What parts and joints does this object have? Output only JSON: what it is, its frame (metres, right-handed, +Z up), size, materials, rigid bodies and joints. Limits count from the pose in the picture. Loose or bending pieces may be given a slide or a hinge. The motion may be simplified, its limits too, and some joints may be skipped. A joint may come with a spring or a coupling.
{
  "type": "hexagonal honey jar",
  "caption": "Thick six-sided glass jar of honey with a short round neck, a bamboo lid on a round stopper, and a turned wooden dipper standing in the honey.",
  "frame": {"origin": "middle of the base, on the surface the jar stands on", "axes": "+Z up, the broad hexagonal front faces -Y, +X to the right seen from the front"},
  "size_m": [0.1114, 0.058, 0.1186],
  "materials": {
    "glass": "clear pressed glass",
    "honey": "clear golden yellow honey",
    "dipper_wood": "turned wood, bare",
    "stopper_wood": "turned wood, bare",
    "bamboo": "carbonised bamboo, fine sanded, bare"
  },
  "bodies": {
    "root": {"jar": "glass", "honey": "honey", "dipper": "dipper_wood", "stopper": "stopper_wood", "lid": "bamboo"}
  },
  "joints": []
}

────────

**Your task**.
Look through the material above and pick out each line holding the word "joints".

**Expected output**.
What parts and joints does this object have? Output only JSON: what it is, its frame (metres, right-handed, +Z up), size, materials, rigid bodies and joints. Limits count from the pose in the picture. Loose or bending pieces may be given a slide or a hinge. The motion may be simplified, its limits too, and some joints may be skipped. A joint may come with a spring or a coupling.
  "joints": []